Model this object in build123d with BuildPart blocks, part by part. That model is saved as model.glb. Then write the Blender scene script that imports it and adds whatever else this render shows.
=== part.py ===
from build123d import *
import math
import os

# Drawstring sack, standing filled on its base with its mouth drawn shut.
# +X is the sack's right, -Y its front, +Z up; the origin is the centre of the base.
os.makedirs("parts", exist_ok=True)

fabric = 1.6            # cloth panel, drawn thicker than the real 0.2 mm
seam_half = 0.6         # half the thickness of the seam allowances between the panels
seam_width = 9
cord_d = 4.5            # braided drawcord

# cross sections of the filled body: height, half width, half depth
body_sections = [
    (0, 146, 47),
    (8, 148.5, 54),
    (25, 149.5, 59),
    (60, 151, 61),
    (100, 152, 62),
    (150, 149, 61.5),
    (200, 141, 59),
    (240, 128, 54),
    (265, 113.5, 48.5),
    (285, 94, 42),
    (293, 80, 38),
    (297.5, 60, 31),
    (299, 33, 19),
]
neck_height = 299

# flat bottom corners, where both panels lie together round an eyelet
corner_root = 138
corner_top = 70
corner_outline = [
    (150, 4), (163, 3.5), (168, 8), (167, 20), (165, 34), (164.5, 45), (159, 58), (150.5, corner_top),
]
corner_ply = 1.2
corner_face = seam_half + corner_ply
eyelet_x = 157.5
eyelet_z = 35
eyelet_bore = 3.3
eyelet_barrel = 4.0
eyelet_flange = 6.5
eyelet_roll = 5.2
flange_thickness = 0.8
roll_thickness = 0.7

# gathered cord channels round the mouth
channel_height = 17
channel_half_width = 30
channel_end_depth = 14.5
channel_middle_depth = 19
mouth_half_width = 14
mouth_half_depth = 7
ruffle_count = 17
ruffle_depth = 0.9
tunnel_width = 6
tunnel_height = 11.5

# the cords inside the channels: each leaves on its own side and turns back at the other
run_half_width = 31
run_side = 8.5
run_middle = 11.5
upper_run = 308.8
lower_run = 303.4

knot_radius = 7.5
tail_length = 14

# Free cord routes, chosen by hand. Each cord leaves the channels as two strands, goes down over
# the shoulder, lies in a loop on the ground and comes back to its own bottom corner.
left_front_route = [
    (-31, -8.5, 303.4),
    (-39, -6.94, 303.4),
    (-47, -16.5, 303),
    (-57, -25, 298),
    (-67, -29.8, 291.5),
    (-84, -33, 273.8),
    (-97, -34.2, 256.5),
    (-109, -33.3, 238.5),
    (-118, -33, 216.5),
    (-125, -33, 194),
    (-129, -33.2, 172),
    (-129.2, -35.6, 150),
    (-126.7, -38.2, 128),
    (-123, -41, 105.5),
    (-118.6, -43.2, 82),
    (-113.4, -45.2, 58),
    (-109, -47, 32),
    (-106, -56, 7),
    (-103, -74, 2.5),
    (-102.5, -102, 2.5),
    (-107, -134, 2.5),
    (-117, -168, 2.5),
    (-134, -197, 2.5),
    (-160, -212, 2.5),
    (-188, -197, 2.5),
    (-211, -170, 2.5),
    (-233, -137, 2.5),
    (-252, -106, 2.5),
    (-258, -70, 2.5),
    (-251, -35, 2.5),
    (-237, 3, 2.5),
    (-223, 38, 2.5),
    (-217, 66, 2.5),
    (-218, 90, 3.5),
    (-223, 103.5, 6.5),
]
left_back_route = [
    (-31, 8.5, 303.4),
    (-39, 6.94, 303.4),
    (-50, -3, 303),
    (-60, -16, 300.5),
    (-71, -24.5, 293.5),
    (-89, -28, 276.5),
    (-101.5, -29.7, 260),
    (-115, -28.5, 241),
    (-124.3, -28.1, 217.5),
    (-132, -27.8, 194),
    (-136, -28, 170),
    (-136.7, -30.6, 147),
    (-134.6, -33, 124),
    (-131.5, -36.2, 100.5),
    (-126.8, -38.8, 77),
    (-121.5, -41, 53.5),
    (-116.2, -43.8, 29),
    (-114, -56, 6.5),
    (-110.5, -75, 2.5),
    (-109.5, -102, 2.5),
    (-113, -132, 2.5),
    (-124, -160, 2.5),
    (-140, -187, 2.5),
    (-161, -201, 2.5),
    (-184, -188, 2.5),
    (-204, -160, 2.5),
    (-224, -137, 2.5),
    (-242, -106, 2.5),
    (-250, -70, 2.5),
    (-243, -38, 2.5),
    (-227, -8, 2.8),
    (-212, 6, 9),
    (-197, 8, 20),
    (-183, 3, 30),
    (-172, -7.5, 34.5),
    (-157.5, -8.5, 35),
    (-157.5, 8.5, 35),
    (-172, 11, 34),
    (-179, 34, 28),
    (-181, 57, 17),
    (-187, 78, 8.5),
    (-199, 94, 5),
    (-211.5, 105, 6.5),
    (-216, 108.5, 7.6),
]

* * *

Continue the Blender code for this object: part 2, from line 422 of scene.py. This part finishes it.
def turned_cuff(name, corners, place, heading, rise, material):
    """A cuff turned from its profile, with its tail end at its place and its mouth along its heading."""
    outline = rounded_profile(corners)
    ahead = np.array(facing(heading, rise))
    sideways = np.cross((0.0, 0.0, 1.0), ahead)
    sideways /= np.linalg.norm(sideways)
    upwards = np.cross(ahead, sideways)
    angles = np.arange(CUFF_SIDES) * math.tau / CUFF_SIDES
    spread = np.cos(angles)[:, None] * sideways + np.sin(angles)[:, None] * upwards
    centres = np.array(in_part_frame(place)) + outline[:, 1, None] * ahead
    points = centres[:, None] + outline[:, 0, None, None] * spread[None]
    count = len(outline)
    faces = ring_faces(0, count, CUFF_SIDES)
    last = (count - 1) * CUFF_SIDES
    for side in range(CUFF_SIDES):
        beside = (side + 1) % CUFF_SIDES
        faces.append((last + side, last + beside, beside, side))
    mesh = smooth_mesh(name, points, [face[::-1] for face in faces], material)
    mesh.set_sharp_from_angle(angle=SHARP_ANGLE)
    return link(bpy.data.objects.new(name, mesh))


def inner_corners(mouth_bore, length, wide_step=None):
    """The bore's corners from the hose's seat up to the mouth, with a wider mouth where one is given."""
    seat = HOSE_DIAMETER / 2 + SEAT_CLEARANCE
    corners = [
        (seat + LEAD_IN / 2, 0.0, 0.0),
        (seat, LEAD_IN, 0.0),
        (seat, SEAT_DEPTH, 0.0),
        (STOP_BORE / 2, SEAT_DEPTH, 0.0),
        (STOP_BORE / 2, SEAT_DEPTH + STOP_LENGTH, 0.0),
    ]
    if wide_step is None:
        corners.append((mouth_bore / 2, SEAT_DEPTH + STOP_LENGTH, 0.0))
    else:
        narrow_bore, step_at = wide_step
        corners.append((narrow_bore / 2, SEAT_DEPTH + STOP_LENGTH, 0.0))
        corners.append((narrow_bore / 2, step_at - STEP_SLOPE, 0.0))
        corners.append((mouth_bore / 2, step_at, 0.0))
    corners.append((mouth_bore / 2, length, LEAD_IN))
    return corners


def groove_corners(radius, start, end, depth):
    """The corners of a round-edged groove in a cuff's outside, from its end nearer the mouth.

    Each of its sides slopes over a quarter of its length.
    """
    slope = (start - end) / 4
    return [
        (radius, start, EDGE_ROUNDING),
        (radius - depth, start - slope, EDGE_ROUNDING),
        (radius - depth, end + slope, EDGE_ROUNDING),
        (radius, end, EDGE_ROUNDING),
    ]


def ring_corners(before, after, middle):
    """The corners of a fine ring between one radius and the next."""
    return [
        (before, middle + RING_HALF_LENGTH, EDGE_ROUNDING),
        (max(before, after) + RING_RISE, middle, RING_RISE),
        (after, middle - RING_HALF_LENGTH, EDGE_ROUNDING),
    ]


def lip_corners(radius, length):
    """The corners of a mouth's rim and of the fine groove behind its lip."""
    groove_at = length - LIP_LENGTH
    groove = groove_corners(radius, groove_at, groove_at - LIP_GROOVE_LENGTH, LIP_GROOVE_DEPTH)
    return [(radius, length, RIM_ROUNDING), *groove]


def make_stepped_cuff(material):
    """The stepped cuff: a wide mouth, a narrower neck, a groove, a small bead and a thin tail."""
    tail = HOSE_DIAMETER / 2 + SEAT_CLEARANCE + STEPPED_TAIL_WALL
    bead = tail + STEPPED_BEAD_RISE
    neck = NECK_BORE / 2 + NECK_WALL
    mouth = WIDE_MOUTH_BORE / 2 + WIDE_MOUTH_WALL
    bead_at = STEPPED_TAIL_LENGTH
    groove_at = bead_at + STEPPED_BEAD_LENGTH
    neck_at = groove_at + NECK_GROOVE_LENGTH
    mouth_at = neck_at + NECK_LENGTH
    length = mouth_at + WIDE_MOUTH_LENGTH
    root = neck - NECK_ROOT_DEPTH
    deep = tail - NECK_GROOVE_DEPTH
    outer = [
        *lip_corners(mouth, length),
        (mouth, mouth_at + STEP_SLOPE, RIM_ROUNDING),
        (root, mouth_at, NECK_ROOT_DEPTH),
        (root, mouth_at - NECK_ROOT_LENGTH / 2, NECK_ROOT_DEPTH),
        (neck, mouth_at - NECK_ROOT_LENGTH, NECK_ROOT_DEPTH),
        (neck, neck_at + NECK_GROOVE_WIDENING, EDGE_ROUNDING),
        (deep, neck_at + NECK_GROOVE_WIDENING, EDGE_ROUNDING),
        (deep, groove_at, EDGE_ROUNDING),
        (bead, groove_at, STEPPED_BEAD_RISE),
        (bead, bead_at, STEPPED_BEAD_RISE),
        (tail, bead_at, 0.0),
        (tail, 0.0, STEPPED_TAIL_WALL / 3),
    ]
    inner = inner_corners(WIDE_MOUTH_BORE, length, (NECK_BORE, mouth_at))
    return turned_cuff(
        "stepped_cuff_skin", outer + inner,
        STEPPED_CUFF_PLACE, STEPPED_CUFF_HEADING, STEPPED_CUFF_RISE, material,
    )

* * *

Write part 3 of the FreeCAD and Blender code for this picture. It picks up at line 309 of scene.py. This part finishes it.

- Challenge -
Print the lines from the line containing "Model this object" to the line containing "cord_d = 4.5", both ends included, exactly and with nothing added.

- Correct answer -
Model this object in build123d with BuildPart blocks, part by part. That model is saved as model.glb. Then write the Blender scene script that imports it and adds whatever else this render shows.
=== part.py ===
from build123d import *
import math
import os

# Drawstring sack, standing filled on its base with its mouth drawn shut.
# +X is the sack's right, -Y its front, +Z up; the origin is the centre of the base.
os.makedirs("parts", exist_ok=True)

fabric = 1.6            # cloth panel, drawn thicker than the real 0.2 mm
seam_half = 0.6         # half the thickness of the seam allowances between the panels
seam_width = 9
cord_d = 4.5            # braided drawcord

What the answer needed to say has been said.